Bobcats elevate Paul Silas to coach

CHARLOTTE, N.C. -- The Bobcats removed the interim tag from coach Paul Silas on Wednesday, rewarding him with a one-year extension after he helped get Charlotte into playoff contention following a miserable start under Larry Brown.

"It's a very exciting day for me knowing I'll be here this year and next year and have a chance to really make this team special," Silas said at a news conference. "There's a long way to go, but we're getting there."

Owner Michael Jordan's decision comes less than two months after he fired Brown following Charlotte's 9-19 start that left a fractured team. Guard Stephen Jackson said a change was needed because "nobody wanted to play" for the demanding Brown, who had routinely criticized his players.

The 67-year-old Silas brought a calming influence and a more uptempo, free-flowing style. He's led the Bobcats to a 15-13 mark to get within one game of the Indiana Pacers for the final playoff spot in the Eastern Conference.

Silas believes the Bobcats have a "very good shot" at making the postseason for the second straight season.

"My main goal when I took this job was to change the atmosphere, change the attitude and make the team more confident," Silas said. "I think we've begun to accomplish those goals."

Silas had been out of the NBA for five years and survived a health scare two years ago that left him with life-threatening blood clots. Healthy again, he's been able to turn a temporary position into a permanent job for the second time in Charlotte with two franchises.

Silas was interim coach of the then-Charlotte Hornets in 1999 after Dave Cowens quit before getting the job full-time. Silas pulled off the feat again with the Bobcats, although he received just a one-year extension through the 2011-12 season.

"I think from ownership on down, we want to give Paul every opportunity to be successful, he and his staff," general manager Rod Higgins said. "But by the same token, we see the short-term improvement."

Silas said he has no problems getting only a one-year commitment.

"That wasn't a concern at all or I wouldn't have taken the job with the interim tag," Silas said. "Now that we've got another year, that's a blessing as far as I'm concerned. It gives us more stability. The players understand now that we're going to be around at least the rest of this year and one more year and they have to buy in."

Several players have blossomed under Silas' guidance, including point guard D.J. Augustin and shooting guard Gerald Henderson. Charlotte also has wins over the Boston Celtics and Los Angeles Lakers in the past two weeks.

Higgins said Silas has been "a joy to work with." Silas has won over his players, too, despite being out of coaching since the Cleveland Cavaliers fired him in 2005.

"Most coaches that take over as an interim don't have a winning record because the players know that he is temporary, mostly. They don't listen and it's a downer," Silas said. "But here I came in and established the way we wanted to play.

"I think the main thing is the players changed the way they were playing. From walking the ball up the court to running it up, establishing themselves shooting the basketball much better and having some fun playing."

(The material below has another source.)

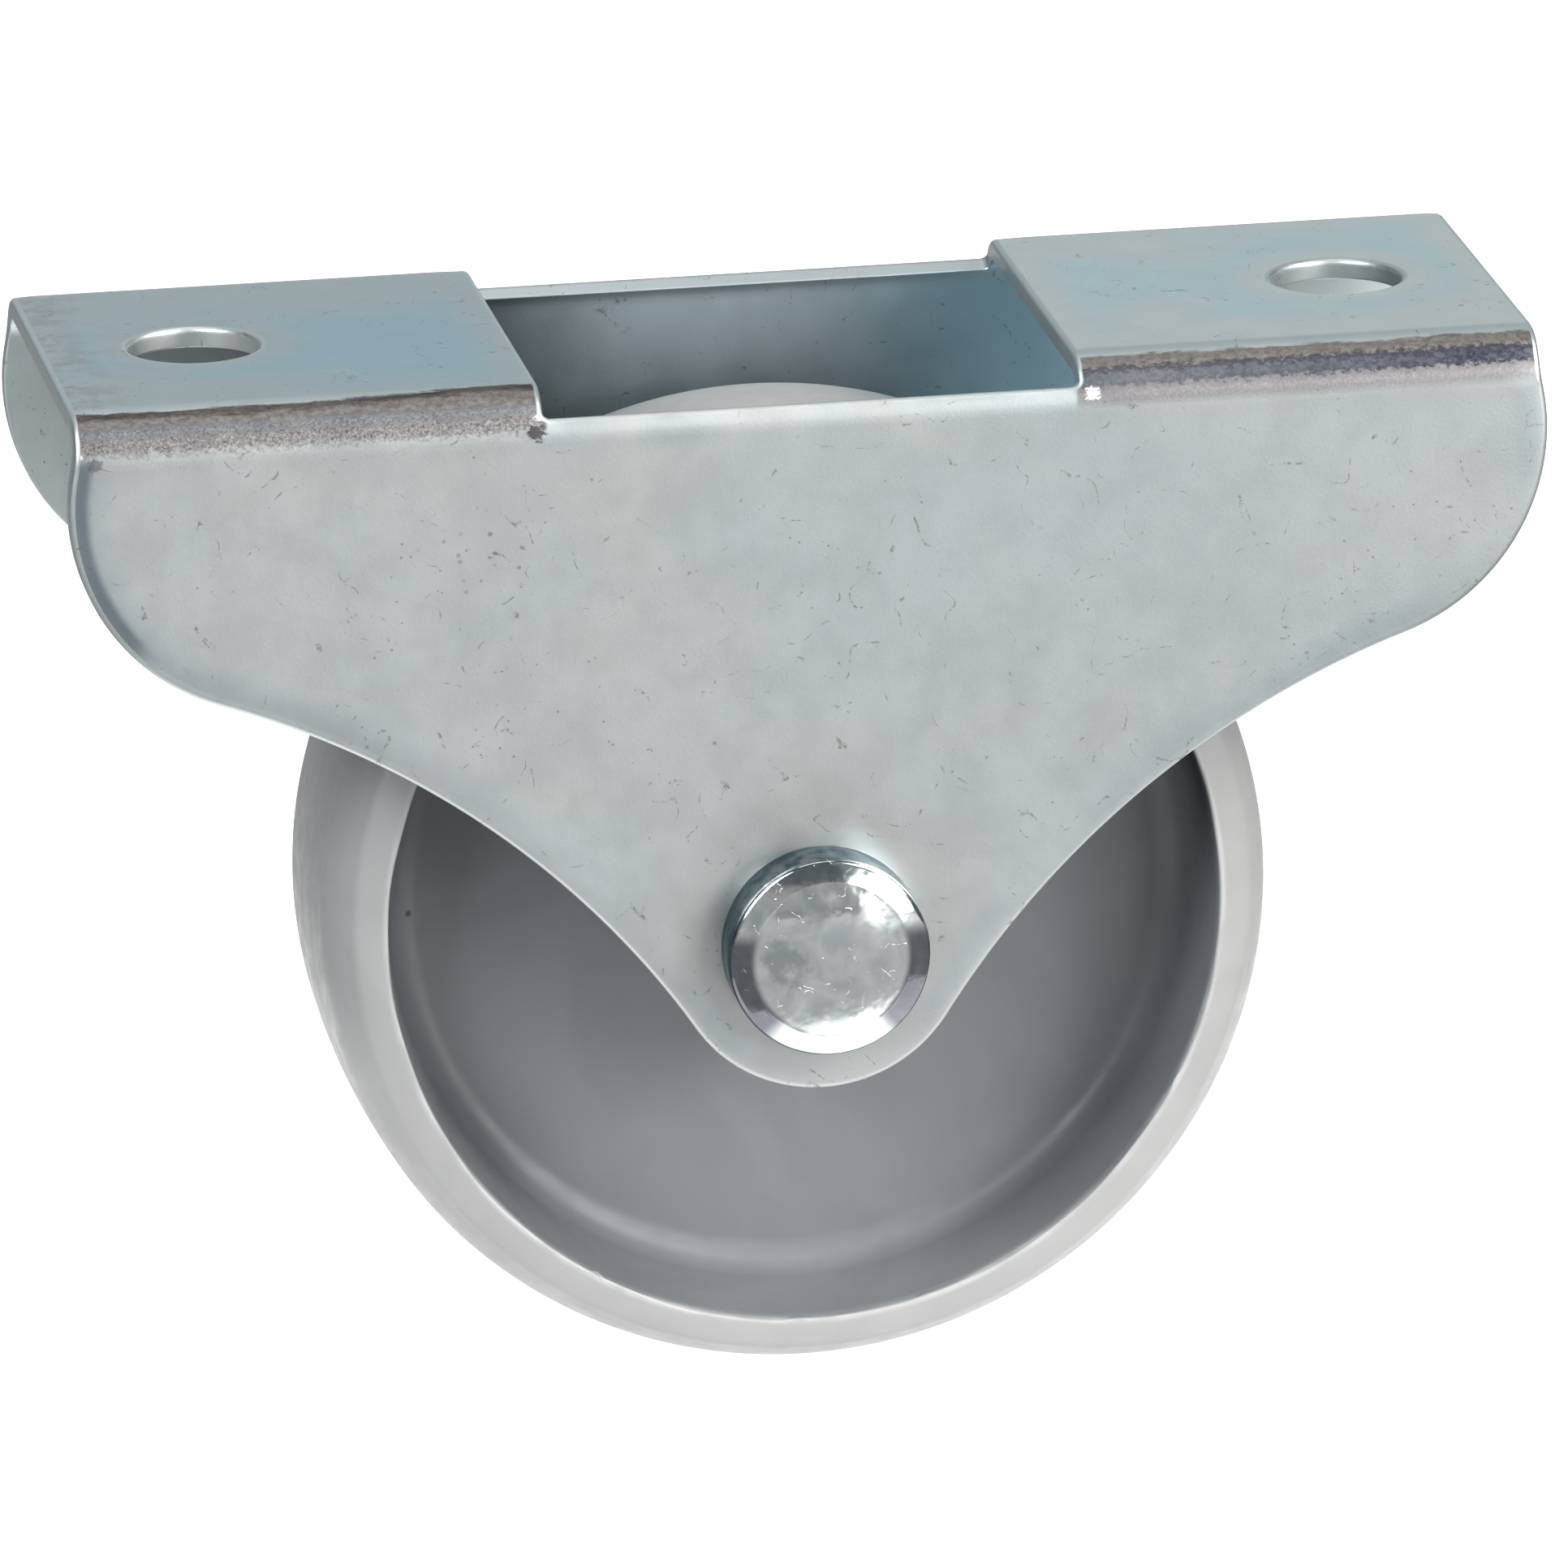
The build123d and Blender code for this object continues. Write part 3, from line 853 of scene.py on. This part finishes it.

Silas, a bruising rebounder who played 16 seasons in the NBA, acknowledged there was a time he never thought he'd coach again.

Silas developed blood clots in his left leg in 2008 that led to a six-week stay in intensive care in which he said he "nearly died twice." Blood thinners helped eliminate the clots, but Silas had to turn down an interview offer from the Minnesota Timberwolves in 2009 because of his health.

Silas said he turned the corner about a year ago, but wouldn't have taken any other job because he was living in a home north of Charlotte. Silas still walks slowly and uses a special chair on the bench with arms that help him stand and sit.

"I know that was a concern of Mike and Rod," Silas said of his health. "I haven't had any problems at all. If problems arise, we'll have to make some decisions."

Silas indicated he has a good relationship with Jordan, who hasn't publicly answered questions on his decision to fire Brown. Jordan also didn't attend Wednesday's news conference.

But Jordan, who has a checkered history as an executive, has been more active around the team of late as he neared a decision on Silas. Jordan even practiced with the team last week.

"The greatest player ever coming in is super," Silas insisted. "People ask me, 'Do you really have a problem with that?' Heck no. If he wants to come and play and give the players advice, what better guy can you have doing that?

"Mike says this all the time to me, 'You guys are doing a good job.' He wouldn't say that if he didn't believe it."